Jim Montgomery is a great head coach in the National Hockey League.
That’s been proven to the casual fan with the Boston Bruins’ record over the first half. The first-year head coach has guided Boston to an incredible 39-8-5 start through its first 52 games.
But for Dallas, they didn’t need an introduction to Montgomery’s ability. They had a first-hand look on their own bench from 2018-20.
After the Stars had an acrimonious meltdown in former head coach Ken Hitchcock’s lone season at the helm in 2017-18, general manager Jim Nill and principle owner Tom Gaglardi went outside the box in the team’s next hire.
Dallas broke the recent league standard of “recycling” fired coaches from other teams, instead hiring Montgomery from the University of Denver- an NCAA Division-I powerhouse that played in the 2017 National Championship game- for his first NHL head coaching job.
The hire became official on May 4, 2018- and it almost immediately paid off. After missing the postseason the prior year, Dallas returned to the playoffs and won a first-round series against Nashville in Montgomery’s first season. The Stars would’ve made a Conference Final appearance that year as well- had it not been for a hard-fought Game 7 loss in overtime to the eventual Stanley Cup Champion St. Louis Blues.
Entering 2019-20, there was optimism surrounding the Stars veteran core led by one of the bright young coaches in the game in Montgomery. In the team’s first two months of the season, that optimism was well-grounded- the Stars were among the leaders in the Central Division.
Then, on December 10, 2019, it all unraveled.
That day, despite an 18-11-3 record, the Stars fired Montgomery for “unprofessional conduct inconsistent with the core values and beliefs of the Dallas Stars and the National Hockey League.”
Nill said a specific situation had come to light the previous weekend, and involved “a material act of unprofessionalism” serious enough to demand Montgomery’s immediate firing.
Rick Bowness was named the team’s interim head coach, and the rest is history. He guided the team on a miracle run through the COVID-19 pandemic as the Stars lost in six games to the Tampa Bay Lightning in the Stanley Cup Final.
There wasn’t much clarity surrounding Montgomery’s firing at the time, but soon after, new details emerged. Elliotte Freidman of Sportsnet reported he was fired for a “personal behavior issue.” Not long after, Montgomery announced he had checked himself into a rehab center to deal with alcohol abuse, and said that the Stars made “an appropriate call” in firing him.
In a flash, a brief but successful tenure was over.
Montgomery’s tenure showed a rare glance of possible long-term stability in head coaching gig in Dallas. The team has had a whopping 6 different head coaches over the last 10 years- one of the highest turnover rates in the NHL.
It wasn’t to be, however. Montgomery eventually landed on his feet as an assistant in St. Louis last season, and was named Bruce Cassidy’s replacement in Boston this past Spring.

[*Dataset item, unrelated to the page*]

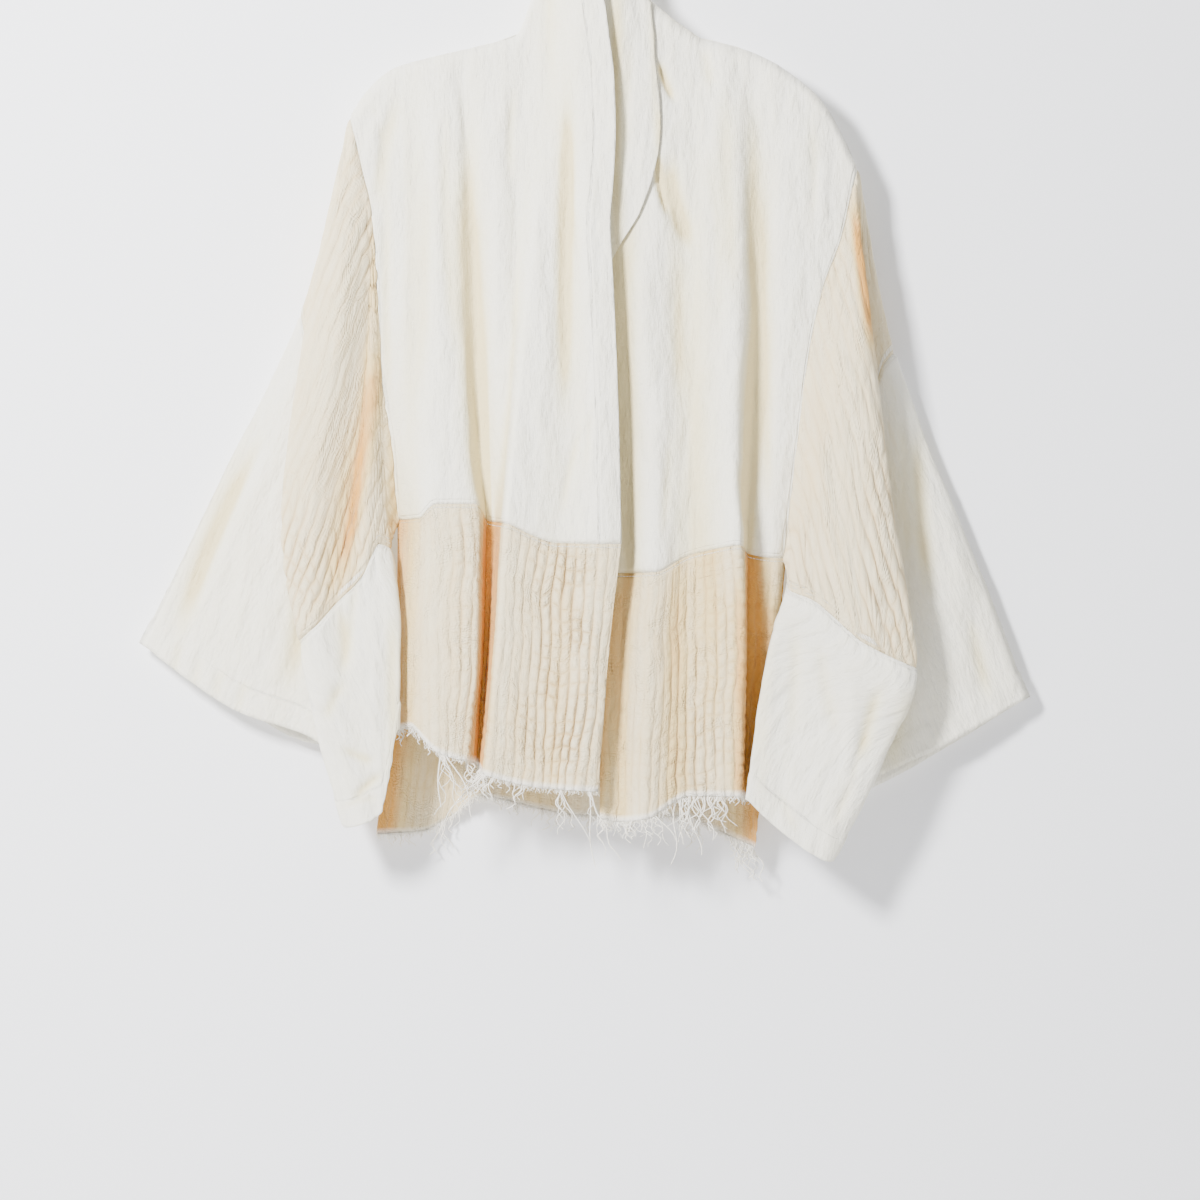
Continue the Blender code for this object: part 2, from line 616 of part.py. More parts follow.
def strip_marks(threads, length):
    """Places along a strip where its cells begin, each with the thread that hangs from that cell or None."""
    marks = {0.0: None, float(length[-1]): None}
    for at, *shape in threads:
        marks[at - THREAD_WIDTH / 2] = shape
        marks[at + THREAD_WIDTH / 2] = None
    for at in length[STRIP_EVERY::STRIP_EVERY]:
        clear_of_marks = min(abs(at - m) for m in marks) > 1.5 * THREAD_WIDTH
        clear_of_threads = all(abs(at - t[0]) >= THREAD_WIDTH for t in threads)
        if clear_of_marks and clear_of_threads:
            marks[float(at)] = None
    return marks


def frayed_strip(name, band, frays, seed, material, collection):
    """A narrow strip just below a band's hem, with loose threads hanging from it in clusters."""
    inner, outer = band.layers()
    rows = {"low": inner[-1], "high": outer[-1]}
    length = np.concatenate([[0], np.cumsum(np.linalg.norm(np.diff(inner[-1], axis=0), axis=1))])
    threads = cluster_threads(frays, length[-1], np.random.default_rng(seed))
    marks = strip_marks(threads, length)
    places = sorted(marks)
    mesh = bmesh.new()
    lines = {}
    for side, row in rows.items():
        edge = np.stack([np.interp(places, length, row[:, axis]) for axis in range(3)], -1)
        for level, drop in (("top", FRAY_GAP), ("bottom", FRAY_GAP + FRAY_STRIP)):
            lines[side, level] = [mesh.verts.new(p) for p in place(edge + np.array([0, drop, 0]))]
    corners = [("low", "top"), ("low", "bottom"), ("high", "bottom"), ("high", "top")]
    for i, at in enumerate(places[:-1]):
        faces = []
        for first, second in zip(corners, corners[1:] + corners[:1]):
            quad = [lines[first][i], lines[first][i + 1], lines[second][i + 1], lines[second][i]]
            faces.append(mesh.faces.new(quad))
        if marks[at] is not None:
            hang_thread(mesh, faces[1], *marks[at])
    for i in (0, -1):
        mesh.faces.new([lines[key][i] for key in corners])
    bmesh.ops.recalc_face_normals(mesh, faces=mesh.faces)
    return finish(name, mesh, material, collection)


def hang_thread(mesh, face, long, lean, sway):
    """Draw one cell of the strip's underside down into a tapering thread of two lengths."""
    waist = 0.8
    for tip in (waist, THREAD_TIP / (waist * THREAD_WIDTH)):
        face = bmesh.ops.extrude_discrete_faces(mesh, faces=[face])["faces"][0]
        middle = face.calc_center_median()
        for vert in face.verts:
            vert.co = middle + (vert.co - middle) * tip
            vert.co.x += (lean + sway) * long / 2 * MM
            vert.co.y += sway * long / 4 * MM
            vert.co.z -= long / 2 * MM
        sway = -2 * sway


def bar_sections(shoulders):
    """Places, top edges and heights of the wooden bar's sections, just under the shoulder seams.

    The notches beside the neck let the cloth pass round behind the bar.
    """
    left, right = ([p for p in shoulders if side * p[0] > 0 and abs(p[0]) < BAR_END] for side in (-1, 1))
    tops = left[::-1][::2] + right[::2] + BAR_NOTCHES + [BAR_PEAK]
    tops = np.asarray(sorted(tops), float)
    heights = BAR_END_HEIGHT + (BAR_HEIGHT - BAR_END_HEIGHT) * (1 - np.abs(tops[:, 0]) / BAR_END) ** 0.6
    return tops[:, 0], tops[:, 1] + BAR_CLEARANCE, heights


def hanger_bar(shoulders, material, collection):
    """A bar of wood with a rounded top, lofted through its sections."""
    xs, tops, heights = bar_sections(shoulders)
    turns = np.linspace(0, 2 * math.pi, BAR_SIDES, endpoint=False)
    mesh = bmesh.new()
    rings = []
    for x, top, height in zip(xs, tops, heights):
        depth = BAR_HALF_WIDTH * np.sin(turns)
        drop = top + height / 2 * (1 - np.cos(turns))
        ring = np.stack([np.full_like(turns, x), drop, depth], axis=-1)
        rings.append([mesh.verts.new(p) for p in place(ring)])
    for first, second in zip(rings, rings[1:]):
        for i in range(len(turns)):
            j = (i + 1) % len(turns)
            mesh.faces.new([first[i], first[j], second[j], second[i]])
    mesh.faces.new(rings[0])
    mesh.faces.new(rings[-1])
    bmesh.ops.recalc_face_normals(mesh, faces=mesh.faces)
    return finish("hanger_bar", mesh, material, collection)


def hanger_hook(material, collection):
    """A steel wire that rises from the bar, bends out and turns over the rod."""
    centre = -(HOOK_BEND - HOOK_WIRE)
    foot = -(BAR_PEAK[1] + BAR_CLEARANCE) + SEAM_GAP
    path = [(0, foot), (0, -HOOK_SHANK)]
    swing = np.radians(np.arange(*HOOK_TURNS))
    path.append((HOOK_BEND * HOOK_ENTRY[0], centre - HOOK_BEND * HOOK_ENTRY[1]))
    path += [(HOOK_BEND * math.cos(t), centre + HOOK_BEND * math.sin(t)) for t in swing]
    wire = bpy.data.curves.new("hanger_hook", "CURVE")
    wire.dimensions = "3D"
    wire.bevel_depth = HOOK_WIRE * MM
    wire.bevel_resolution = 1
    wire.use_fill_caps = True
    spline = wire.splines.new("POLY")
    spline.points.add(len(path) - 1)
    for point, (x, z) in zip(spline.points, path):
        point.co = (x * MM, 0, z * MM, 1)
    wire.materials.append(material)
    hook = bpy.data.objects.new("hanger_hook", wire)
    collection.objects.link(hook)
    return hook


def surface(name, colour, roughness, metallic=0.0):
    """A plain material."""
    material = bpy.data.materials.new(name)
    material.use_nodes = True
    shader = material.node_tree.nodes["Principled BSDF"]
    shader.inputs["Base Color"].default_value = (*colour, 1)
    shader.inputs["Roughness"].default_value = roughness
    shader.inputs["Metallic"].default_value = metallic
    material.diffuse_color = (*colour, 1)
    return material


def cuff_relief(grid):
    """The cuff's turned hem: the last two rows of the white part stand out by one more layer."""
    relief = np.zeros(grid.shape[:2])
    relief[-2:] = CUFF_HEM
    return relief


def jacket_pieces(white, cream):
    """Every sewn piece as a Cloth, with the seams that it shares with its neighbours."""
    left_front = armhole(LEFT_ARMHOLE, FRONT_ROWS, False)
    left_back = armhole(LEFT_ARMHOLE, BACK_ROWS, True)
    right_front = armhole(RIGHT_ARMHOLE, FRONT_ROWS, False)
    right_back = armhole(RIGHT_ARMHOLE, BACK_ROWS, True)

    over_edge = {0: left_front, len(OVER_FRONT) - 1: free_edge(OVER_EDGE)}
    over = panel_grid(OVER_FRONT, FRONT_ROWS, over_edge, range(1, OVER_NECK_LINE + 1),
                      (LEFT_SHOULDER, 0, OVER_NECK_LINE))
    last = len(UNDER_FRONT) - 1
    under_edge = {0: free_edge(UNDER_EDGE), last: right_front}
    under = panel_grid(UNDER_FRONT, FRONT_ROWS, under_edge, range(UNDER_NECK_LINE, last),
                       (RIGHT_SHOULDER, UNDER_NECK_LINE, last))
    end = len(BACK) - 1
    on_hanger = [n for n in range(1, end) if n != BACK_NECK_LINE]
    back = panel_grid(BACK, BACK_ROWS, {0: left_back, end: right_back}, on_hanger, None)
    over_neck = line_columns(OVER_FRONT)[OVER_NECK_LINE]
    under_neck = line_columns(UNDER_FRONT)[UNDER_NECK_LINE]
    back_neck = line_columns(BACK)[list(BACK_NECK_LINES)]
    follow_top(back, BACK_ROWS, slice(0, back_neck[0] + 1), over[0, : over_neck + 1])
    follow_top(back, BACK_ROWS, slice(back_neck[1], None), under[0, under_neck:])

    over_band = band_grid(OVER_FRONT, over[-1], BAND_ROWS)
    under_band = band_grid(UNDER_FRONT, under[-1], BAND_ROWS)
    side_ends = (OVER_FRONT[0][7][1], UNDER_FRONT[-1][7][1])
    back_band = band_grid(BACK, back[-1], BAND_ROWS, BACK_TAIL_ROWS, side_ends)
    back_band[: BAND_ROWS + 1, 0] = over_band[:, 0]
    back_band[: BAND_ROWS + 1, -1] = under_band[:, -1]

    left_cream, left_white = sleeve_grids(LEFT_SLEEVE_FRONT, LEFT_SLEEVE_BACK, over[:, 0], back[:, 0])
    right_cream, right_white = sleeve_grids(RIGHT_SLEEVE_FRONT, RIGHT_SLEEVE_BACK, under[:, -1], back[:, -1])

    over_side = over[0, over_neck : over_neck + OVER_FRONT[OVER_NECK_LINE][0] + 1]
    under_side = under[0, under_neck - UNDER_FRONT[UNDER_NECK_LINE - 1][0] : under_neck + 1][::-1]
    neckline = back[0, back_neck[0] : back_neck[1] + 1]
    collar = collar_grid(neckline, over_side, under_side)

    return [
        Cloth("over_front_panel", over, -1, white, seams=("top", "bottom", "left")),
        Cloth("over_front_band", over_band, -1, cream, relief=crinkle(over_band, [0]),
              seams=("top", "left")),
        Cloth("under_front_panel", under, -1, white, seams=("top", "bottom", "right")),
        Cloth("under_front_band", under_band, -1, cream, relief=crinkle(under_band, [0]),
              seams=("top", "right")),
        Cloth("back_panel", back, 1, white, seams=("top", "bottom", "left", "right")),
        Cloth("back_band", back_band, 1, cream, relief=crinkle(back_band, [0]),
              seams=("top", "left", "right")),
        Cloth("collar", collar, 1, white, seams=("bottom", "left", "right")),
        Cloth("under_lapel", lapel_grid(under), -1, white),
        Cloth("left_sleeve_upper", left_cream, -1, cream, closed=True,
              relief=crinkle(left_cream, [0, -1], True), seams=("top", "bottom")),
        Cloth("left_sleeve_lower", left_white, -1, white, closed=True, relief=cuff_relief(left_white),
              seams=("top",)),
        Cloth("right_sleeve_upper", right_cream, 1, cream, closed=True,
              relief=crinkle(right_cream, [0, -1], True), seams=("top", "bottom")),
        Cloth("right_sleeve_lower", right_white, 1, white, closed=True, relief=cuff_relief(right_white),
              seams=("top",)),
    ]


def main():
    for old in list(bpy.data.objects):
        bpy.data.objects.remove(old)
    collection = bpy.data.collections.new("kimono_jacket_on_hanger")
    bpy.context.scene.collection.children.link(collection)
    white = surface("white_gauze", (0.86, 0.84, 0.79), 0.9)
    cream = surface("cream_crinkle_gauze", (0.76, 0.68, 0.56), 0.92)
    wood = surface("hanger_wood", (0.52, 0.34, 0.18), 0.5)
    steel = surface("hook_steel", (0.62, 0.62, 0.63), 0.3, 1.0)

    pieces = jacket_pieces(white, cream)
    shared = {}
    for piece in pieces:
        piece.share_seam_normals(shared)
    for piece in pieces:
        piece.meet_neighbours(shared)
        piece.build(collection)

    by_name = {piece.name: piece for piece in pieces}
    frayed_strip("over_fringe", by_name["over_front_band"], OVER_FRAYS, 3, cream, collection)
    frayed_strip("under_fringe", by_name["under_front_band"], UNDER_FRAYS, 5, cream, collection)
    frayed_strip("back_fringe", by_name["back_band"], BACK_FRAYS, 8, cream, collection)

    back = by_name["back_panel"].grid[0]
    neck = line_columns(BACK)[list(BACK_NECK_LINES)]
    shoulders = [tuple(p[:2]) for p in np.concatenate([back[: neck[0] + 1], back[neck[1] :]])]
    hanger_bar(shoulders, wood, collection)
    hanger_hook(steel, collection)


main()
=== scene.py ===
"""Looks of the open kimono jacket on its hanger: crinkled gauze, creases, sewing and frayed hems.

The tables are in millimetres: x across, drop below the point where the hook bears on its rod, and depth
behind the hanger, so a minus depth lies in front of it. +X is the viewer's right and -Y the front.
"""

import functools
import math

import bpy
import numpy as np
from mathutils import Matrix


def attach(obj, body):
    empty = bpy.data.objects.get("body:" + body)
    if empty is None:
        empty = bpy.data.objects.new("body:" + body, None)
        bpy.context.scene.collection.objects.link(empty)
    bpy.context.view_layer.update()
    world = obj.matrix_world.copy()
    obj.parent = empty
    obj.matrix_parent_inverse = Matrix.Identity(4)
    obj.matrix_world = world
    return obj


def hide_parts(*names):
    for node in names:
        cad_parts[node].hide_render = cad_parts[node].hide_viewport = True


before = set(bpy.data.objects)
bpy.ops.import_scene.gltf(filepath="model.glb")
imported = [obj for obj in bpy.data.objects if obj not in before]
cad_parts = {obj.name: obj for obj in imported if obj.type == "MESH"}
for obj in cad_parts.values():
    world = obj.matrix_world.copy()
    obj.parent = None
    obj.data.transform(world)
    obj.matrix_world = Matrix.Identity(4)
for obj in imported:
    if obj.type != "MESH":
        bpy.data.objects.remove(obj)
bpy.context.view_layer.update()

MM = 0.001

# Cloth
WALL = 1.2
THICKNESS = 0.9
SHOULDER_ROUND = 10.0
SEAM_DIP = 4.0
RIB_PITCH = 9.0
RIB_HEIGHT = 3.0
TIE_PITCH = 11.5
PANEL_SPLIT = 4
PANEL_ROWS = 150
BAND_ROWS = 72
RIB_CELLS = 7
UPPER_SLEEVE_CELLS = (440, 60)
LOWER_SLEEVE_CELLS = (240, 76)
CUFF_HEM = 24.0
LATTICE = 89

# Reach to both sides and full depth of the folds that get painted shade: open pieces, then sleeves
FOLD = (21, 22)
HOLLOW = (24, 12)

# Lines of stitches, as distances from the edge
ARMHOLE_STITCH = 5
SEAM_STITCH = 3
FACING_STITCH = 19

# Colours: lit, painted half shade and painted fold shade, for the two kinds of gauze; then threads, and the
# painted shade of deep grooves
WHITE = ((0.85, 0.825, 0.735), (0.82, 0.765, 0.57), (0.74, 0.63, 0.36))
CREAM = ((0.745, 0.66, 0.475), (0.71, 0.535, 0.25), (0.62, 0.30, 0.06))
THREAD_COLOUR = (0.88, 0.865, 0.81, 1)
GROOVE_SHADE_COLOUR = (0.54, 0.38, 0.19, 1)

# Drops of the levels between the shoulders and the waist seam, and of the one halfway down the bands
CHEST = 225.0
BUST = 360.0
MIDRIFF = 477.0
BAND_MIDDLE = 675.0

# Shoulder seams from the armhole to the neck point: x, drop
LEFT_SHOULDER = [(-227, 195), (-213, 173), (-195, 155), (-182, 148), (-137, 137), (-92, 126), (-77, 121)]
RIGHT_SHOULDER = [(90, 124), (124, 133), (151, 144), (178, 162), (196, 178), (214, 207), (230, 241)]

# Armhole seams from the shoulder to the underarm: drop, x, depth in front, depth behind
LEFT_ARMHOLE = [
    (195, -227, -7, 7), (240, -217, -8, 8), (276, -209, -9, 10), (363, -203, -10, 12),
    (420, -201, -9, 12), (500, -189, -6, 8), (540, -186, -2, 4), (558, -184, 0, 0),
]
RIGHT_ARMHOLE = [
    (241, 230, -8, 8), (271, 224, -8, 8), (305, 216, -9, 9), (348, 200, -10, 11), (420, 185, -10, 12),
    (481, 178, -8, 10), (551, 170, -4, 6), (592, 165, 0, 0),
]

# Places round an armhole where the sleeves' fold lines are tied to it, as shares of its drop
FRONT_ROWS = [0, 0.01, 0.025, 0.045, 0.1, 0.19, 0.32, 0.5, 0.74, 0.96, 1]
BACK_ROWS = [0, 0.01, 0.025, 0.06, 0.12, 0.22, 0.35, 0.52, 0.74, 0.96, 1]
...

Bowness and the team parted ways after Dallas’ first-round exit last season, and Peter Deboer was brought into replace him in May. Fortunately, the change has been a positive catalyst- entering Tuesday’s matchup with Boston, the Stars sit atop the Central Division with 70 points and a +42 goal differential- the second-best mark in the league, trailing only Montgomery’s Bruins with a blistering +80 mark.
It’s a frustrating situation for Stars fans. It wasn’t anything related to the team that saw one of the best young minds depart, rather, a personal situation.
As they continue long for stability at head coach and the Bruins continue to succeed, they’re left only to wonder what could’ve been.